É impossível passar pela avenida das Américas e não ter o olhar atraído pelas duas torres que deveriam integrar o imenso Athaydeville. O idealizador do empreendimento foi Múcio Athayde, mineiro de Montes Claros, dono da Desenvolvimento Engenharia. O projeto original previa mais de 70 torres cilíndricas com projeto urbanístico de Lúcio Costa e arquitetura de Oscar Niemeyer. No entanto, uma série de problemas tomou conta dessa “Brasília carioca”, que foi passando por sucessivos atrasos. Do megaprojeto, ficaram duas torres prontas e um esqueleto inacabado.

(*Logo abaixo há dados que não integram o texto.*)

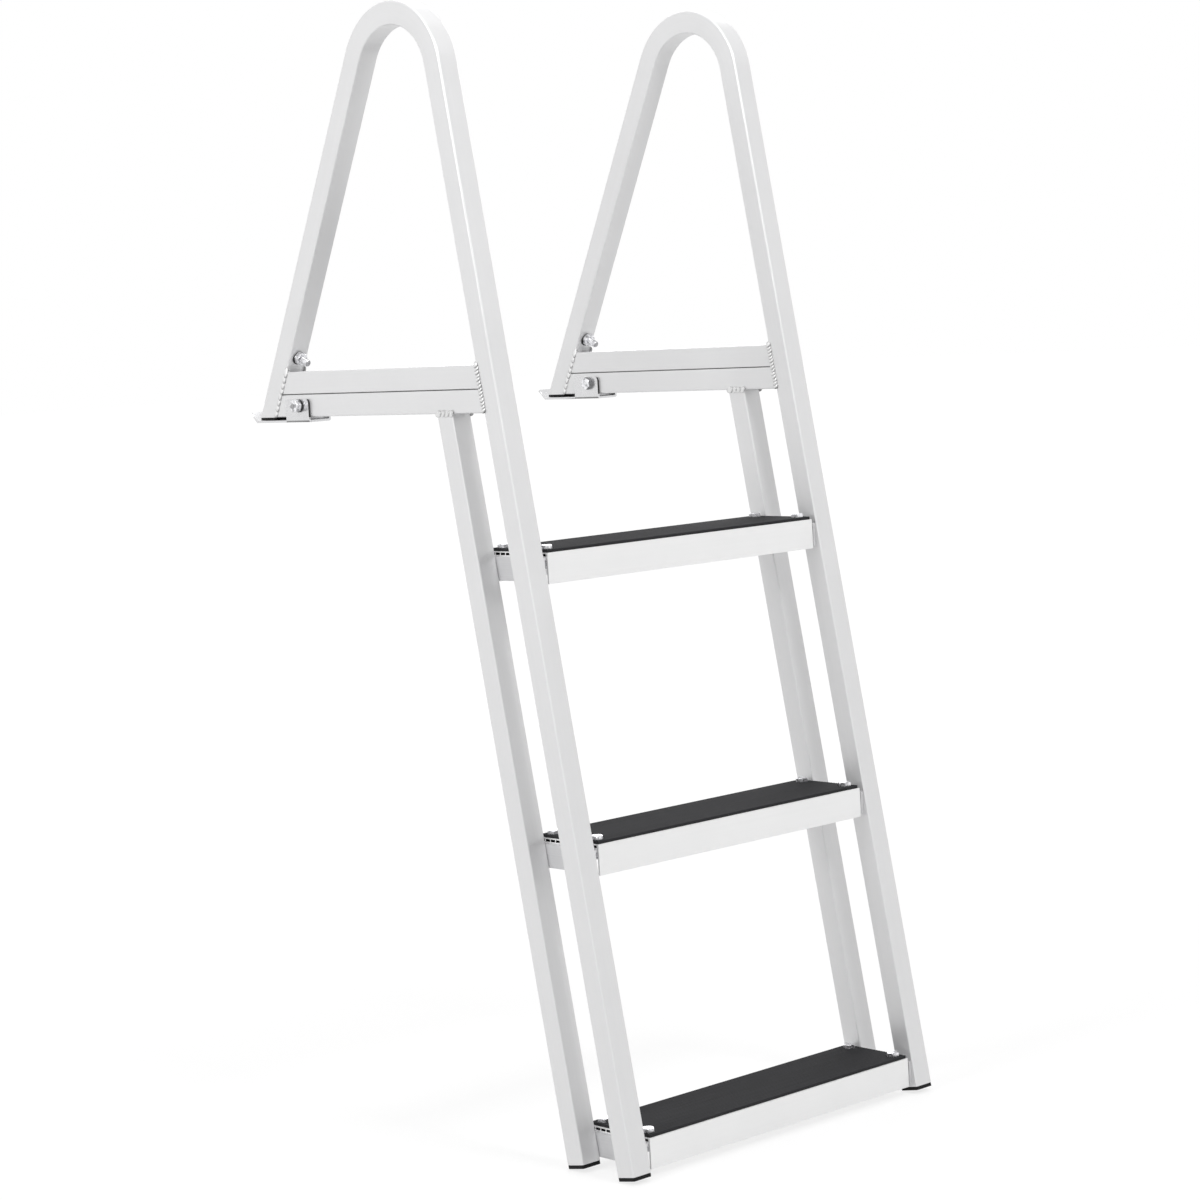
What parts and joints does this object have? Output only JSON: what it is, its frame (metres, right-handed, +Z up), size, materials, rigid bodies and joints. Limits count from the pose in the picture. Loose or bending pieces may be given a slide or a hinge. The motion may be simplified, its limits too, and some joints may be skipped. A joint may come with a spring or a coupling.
{
  "type": "dock ladder",
  "caption": "Fixed dock ladder: two looped square-tube side rails with twin level bars, flat padded steps between them and two bolted brackets that sit on the dock.",
  "frame": {"origin": "middle of the left dock bracket's flat underside, on the top of the dock", "axes": "+X from the left side to the right, +Y from the water towards the dock, +Z up"},
  "size_m": [0.4844, 0.563, 1.221],
  "materials": {
    "tube_aluminium": "satin extruded",
    "step_aluminium": "satin extruded",
    "angle_aluminium": "mill",
    "step_rubber": "matte ribbed",
    "black_plastic": "matte",
    "bracket_steel": "bright, bent"
  },
  "bodies": {
    "root": {"side_rail_left": "tube_aluminium", "side_rail_right": "tube_aluminium", "rear_leg_left": "tube_aluminium", "rear_leg_right": "tube_aluminium", "lower_bar_left": "tube_aluminium", "lower_bar_right": "tube_aluminium", "upper_bar_left": "tube_aluminium", "upper_bar_right": "tube_aluminium", "foot_cap_front_left": "black_plastic", "foot_cap_front_right": "black_plastic", "foot_cap_rear_left": "black_plastic", "foot_cap_rear_right": "black_plastic", "heel_cap_left": "black_plastic", "heel_cap_right": "black_plastic", "dock_bracket_left": "bracket_steel", "dock_bracket_right": "bracket_steel", "step_angle_top_left": "angle_aluminium", "step_angle_top_right": "angle_aluminium", "step_angle_middle_left": "angle_aluminium", "step_angle_middle_right": "angle_aluminium", "step_angle_bottom_left": "angle_aluminium", "step_angle_bottom_right": "angle_aluminium", "step_tread_top": "step_aluminium", "step_pad_top": "step_rubber", "step_tread_middle": "step_aluminium", "step_pad_middle": "step_rubber", "step_tread_bottom": "step_aluminium", "step_pad_bottom": "step_rubber", "bracket_bolts": "bracket_steel"}
  },
  "joints": []
}
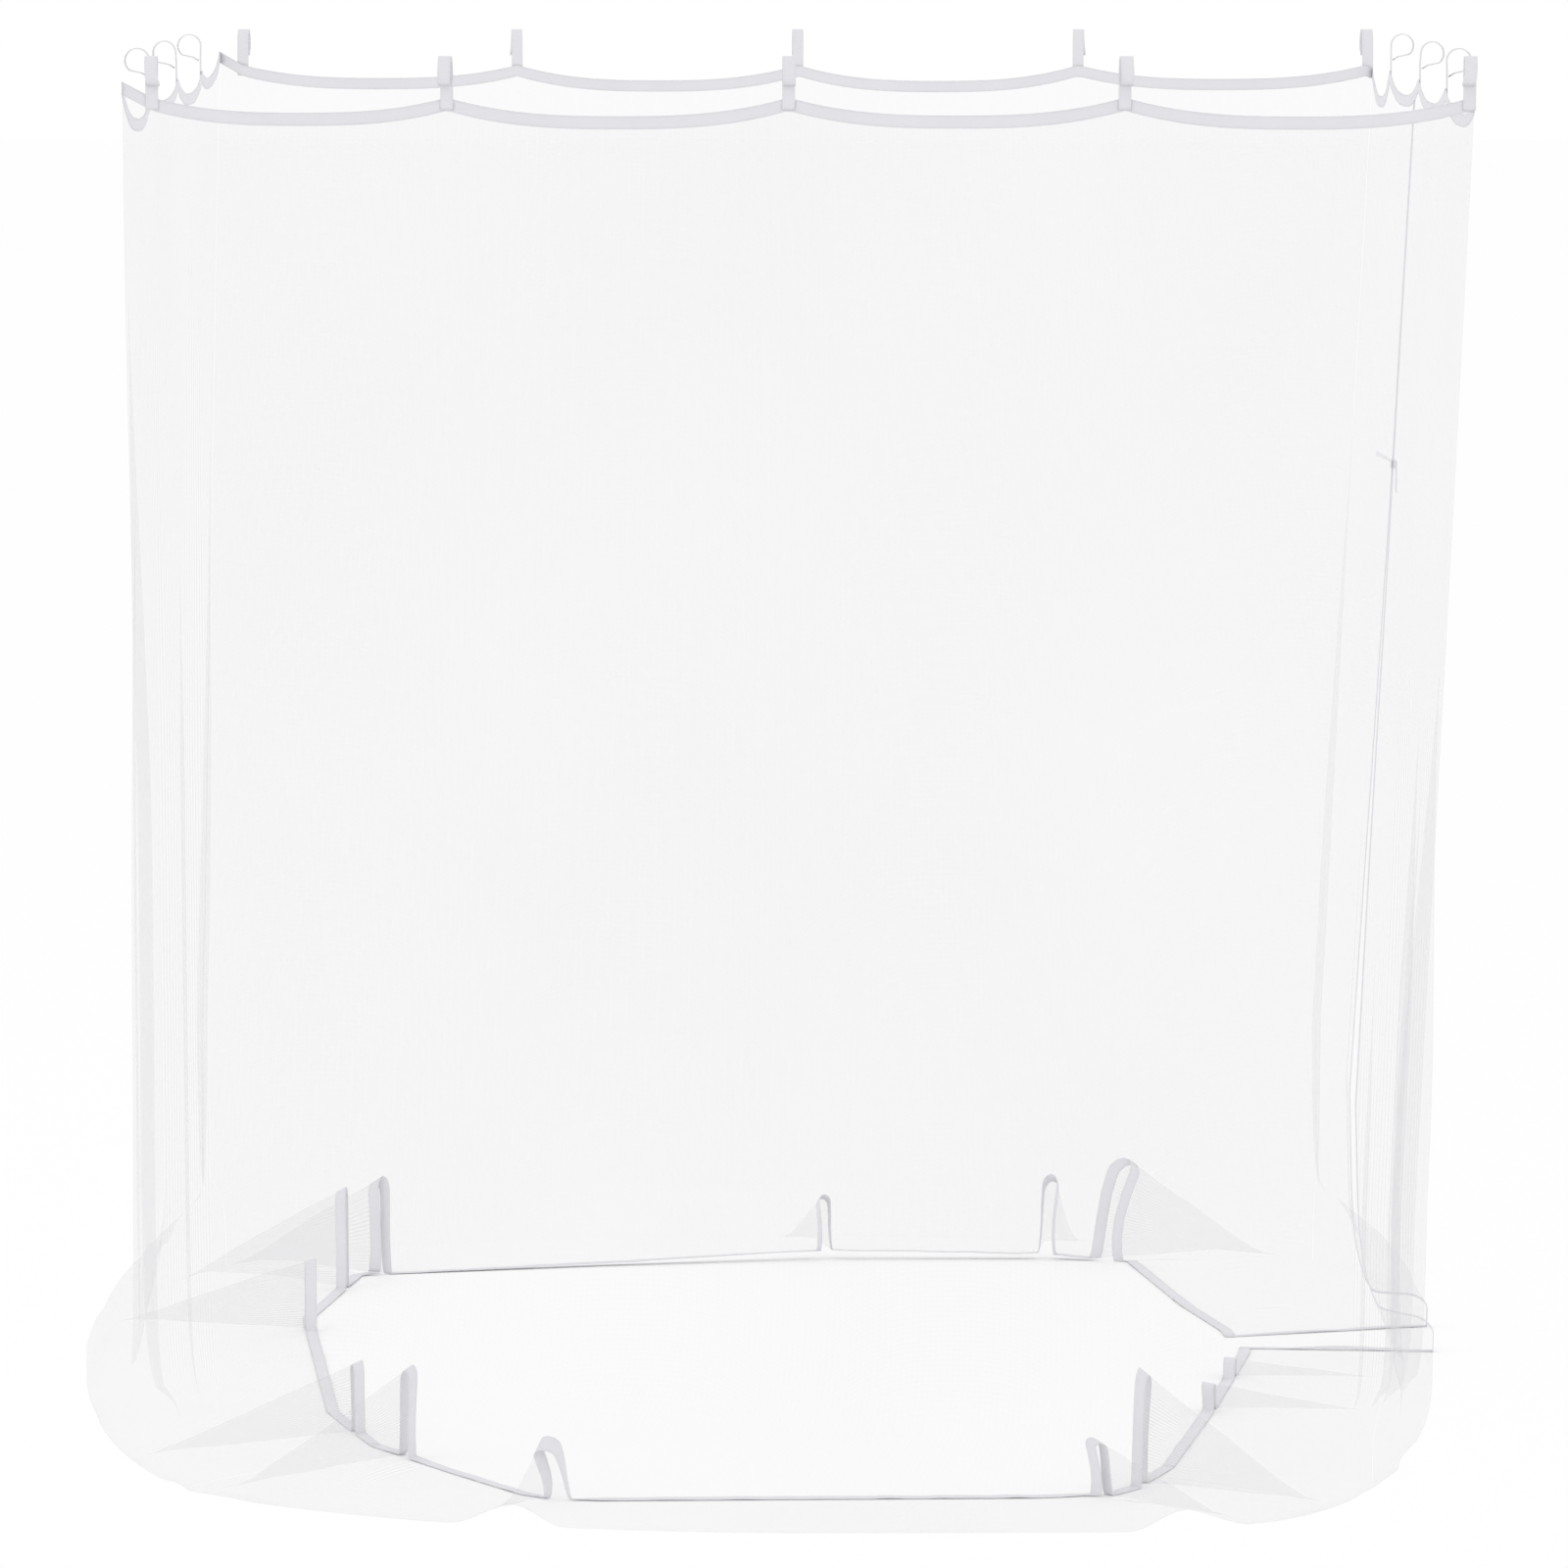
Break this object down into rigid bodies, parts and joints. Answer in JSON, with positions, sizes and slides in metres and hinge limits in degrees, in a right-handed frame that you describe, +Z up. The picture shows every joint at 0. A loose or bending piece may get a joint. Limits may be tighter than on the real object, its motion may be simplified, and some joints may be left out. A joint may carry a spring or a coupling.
{
  "type": "gazebo mosquito net",
  "caption": "Four-sided sheer net curtain for a gazebo, hung from strap loops along its open top, with a zipped doorway in one side and its skirt folded in on the floor.",
  "frame": {"origin": "on the floor, under the middle of the footprint of the hanging and folded cloth", "axes": "+X to the right of the picture, towards the side with the zip; +Y away from the viewer, towards the back wall; +Z up"},
  "size_m": [2.1833, 2.5312, 2.125],
  "materials": {
    "net": "sheer white polyester mosquito net",
    "tape": "matt white woven tape",
    "zip_tape": "matt white zip tape and coil",
    "slider": "white coated slider and pulls"
  },
  "bodies": {
    "root": {"net_front": "net", "net_left": "net", "net_back": "net", "net_right_front": "net", "net_right_back": "net", "top_tape_front": "tape", "top_tape_left": "tape", "top_tape_back": "tape", "top_tape_right": "tape", "hem_tape_front": "tape", "hem_tape_left": "tape", "hem_tape_back": "tape", "hem_tape_right_front": "tape", "hem_tape_right_back": "tape", "zip_tape_front": "zip_tape", "zip_tape_back": "zip_tape", "zip_coil": "zip_tape", "zip_slider": "slider", "zip_pull_outer": "slider", "zip_pull_inner": "slider", "strap_01": "tape", "strap_02": "tape", "strap_03": "tape", "strap_04": "tape", "strap_05": "tape", "strap_06": "tape", "strap_07": "tape", "strap_08": "tape", "strap_09": "tape", "strap_10": "tape", "strap_11": "tape", "strap_12": "tape", "strap_13": "tape", "strap_14": "tape", "strap_15": "tape", "strap_16": "tape"}
  },
  "joints": []
}
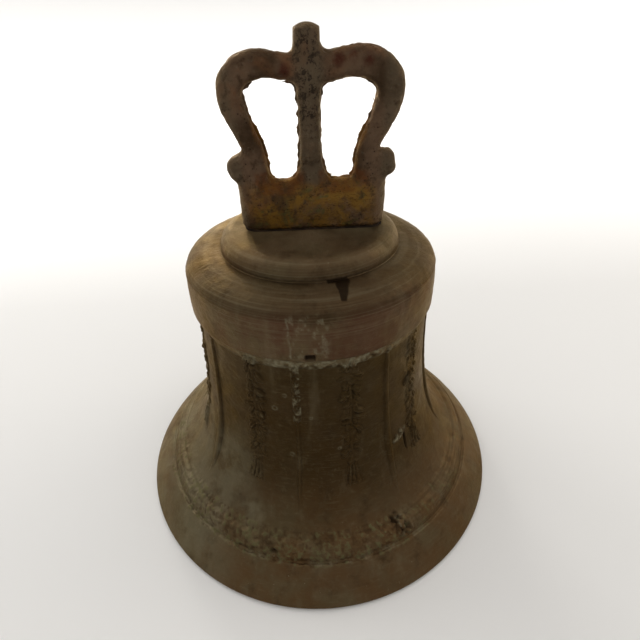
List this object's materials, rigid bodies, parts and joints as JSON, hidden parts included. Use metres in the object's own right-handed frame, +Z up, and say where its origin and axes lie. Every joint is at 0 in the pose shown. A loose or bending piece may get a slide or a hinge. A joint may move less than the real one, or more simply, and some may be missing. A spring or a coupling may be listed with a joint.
{
  "type": "ship bell",
  "caption": "Flared bronze bell with a waist of ribs and garlands, an openwork crown bolted to its head, and a clapper hinged inside.",
  "frame": {"origin": "middle of the mouth, on the plane of the lip that the bell stands on", "axes": "+Z up along the bell's axis to the crown, -Y towards the front, X along the crown's width and the clapper's swing"},
  "size_m": [0.3, 0.3, 0.3307],
  "materials": {
    "bell_bronze": "aged, dark olive-brown patina",
    "crown_bronze": "aged, dark brown patina",
    "packing_leather": "dark, greasy",
    "rusty_iron": "old forged iron, lightly rusted",
    "pin_steel": "worn",
    "bush_brass": "worn bright"
  },
  "bodies": {
    "bell": {"bell_shell": "bell_bronze", "crown": "crown_bronze", "crown_packing": "packing_leather", "crown_studs": "rusty_iron", "crown_washers": "rusty_iron", "crown_nuts": "rusty_iron", "crown_lock_nuts": "rusty_iron", "hanger_bolt": "rusty_iron", "hanger_washer": "rusty_iron", "hanger_bush": "bush_brass"},
    "clapper": {"clapper_fork": "rusty_iron", "hinge_pin": "pin_steel", "hinge_washer": "pin_steel", "split_pin": "pin_steel", "clapper_rod": "rusty_iron", "rod_lock_nut": "rusty_iron", "clapper_ball": "rusty_iron", "ball_pin": "pin_steel", "lanyard_eye": "rusty_iron"}
  },
  "joints": [
    {"name": "clapper_swing", "type": "hinge", "parent": "bell", "child": "clapper", "pos_m": [0, 0, 0.178], "axis": [0, 1, 0], "range_deg": [-29.9, 29.9]}
  ]
}
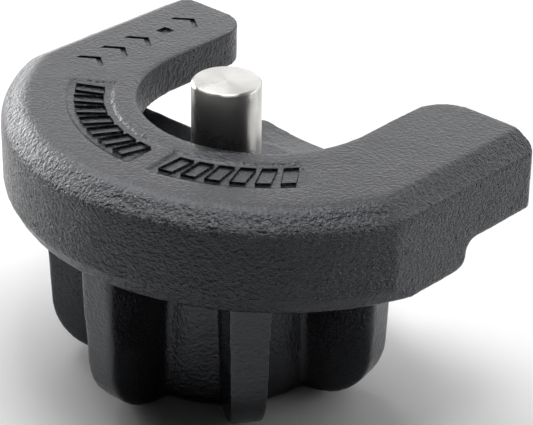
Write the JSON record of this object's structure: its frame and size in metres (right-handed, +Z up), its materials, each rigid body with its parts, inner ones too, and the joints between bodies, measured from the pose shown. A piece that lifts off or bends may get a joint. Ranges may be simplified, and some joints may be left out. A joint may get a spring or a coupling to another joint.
{
  "type": "trailer coupler lock",
  "caption": "Horseshoe casting that closes round a trailer coupler's nose; a steel pin held by a keyed lock unit in the finned hub stands in the ball socket.",
  "frame": {"origin": "on the locking pin's axis, level with the top face of the horseshoe collar", "axes": "+Z up along the pin, +Y out of the mouth of the horseshoe, +X to the right arm"},
  "size_m": [0.185, 0.1384, 0.1142],
  "materials": {
    "powder_coat": "rough cast iron under black textured powder coat",
    "stainless": "turned and polished stainless steel",
    "stainless_satin": "turned satin stainless steel",
    "liner_steel": "honed steel sleeve",
    "hard_steel": "ground hardened steel",
    "black_steel": "black oxide",
    "nickel": "nickel plated brass",
    "brass": "machined brass",
    "rubber": "black nitrile"
  },
  "bodies": {
    "casting": {"body_casting": "powder_coat", "bore_liner": "liner_steel"},
    "lock_unit": {"locking_pin": "stainless", "pin_wiper_ring": "rubber", "pin_retaining_screw": "black_steel", "lock_housing": "stainless_satin", "housing_o_ring": "rubber", "anti_rotation_dowel": "hard_steel", "cylinder_case": "brass", "face_plate": "stainless_satin", "face_plate_screws": "black_steel", "cover_rivet": "stainless_satin", "cover_spring_washer": "hard_steel"},
    "plug": {"key_drum": "nickel", "cam_driver": "hard_steel", "cam_plate": "brass", "cam_retaining_ring": "black_steel", "disc_spacers": "hard_steel", "sidebar": "hard_steel", "anti_drill_plate": "black_steel", "tumbler_disc_1": "brass", "tumbler_disc_2": "brass", "tumbler_disc_3": "brass", "tumbler_disc_4": "brass", "tumbler_disc_5": "brass", "tumbler_disc_6": "brass", "tumbler_disc_7": "brass", "tumbler_disc_8": "brass"},
    "bolt_left": {"latch_bolt_left": "hard_steel", "follower_pin_left": "hard_steel"},
    "bolt_right": {"latch_bolt_right": "hard_steel", "follower_pin_right": "hard_steel"},
    "cover": {"keyhole_cover": "stainless"}
  },
  "joints": [
    {"name": "lock_pull", "type": "slide", "parent": "casting", "child": "lock_unit", "axis": [0, 0, -1], "range_m": [0, 0.116]},
    {"name": "key_turn", "type": "hinge", "parent": "lock_unit", "child": "plug", "pos_m": [0, 0, -0.086], "axis": [0, 0, 1], "range_deg": [0, 90]},
    {"name": "bolt_left_throw", "type": "slide", "parent": "lock_unit", "child": "bolt_left", "axis": [-1, 0, 0], "range_m": [0, 0.00501]},
    {"name": "bolt_right_throw", "type": "slide", "parent": "lock_unit", "child": "bolt_right", "axis": [1, 0, 0], "range_m": [0, 0.00501]},
    {"name": "cover_swing", "type": "hinge", "parent": "lock_unit", "child": "cover", "pos_m": [0.0155, 0, -0.0988], "axis": [0, 0, 1], "range_deg": [0, 75]}
  ],
  "couplings": [
    {"joint": "bolt_left_throw", "follows": "key_turn", "m_per_rad": 0.0031831},
    {"joint": "bolt_right_throw", "follows": "key_turn", "m_per_rad": 0.0031831}
  ]
}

“A obra nunca parou, continua em manutenção”, explica o engenheiro Heraldo Araújo, responsável pelo empreendimento desde 1969. Ele acrescenta que, para entregar a torre H só faltava finalizar o térreo e a urbanização, com playground e estacionamento. São 13 apartamentos por andar, cada um com 37 m² divididos entre sala, quarto, banheiro e cozinha. Todas as unidades chegaram a ter pias, mas boa parte delas foi saqueada. O prédio também foi alvo de invasão ao longo de uma semana e hoje é cuidado por uma associação de moradores presidida por Heraldo. É ele quem conta que Múcio deixou o projeto quando começou a ter problemas com demência e esquizofrenia. Hoje, dessa cidade que iria ser construída em um dos bairros mais caros do Brasil, sobrou uma pálida lembrança de janelas ocas vidros quebrados.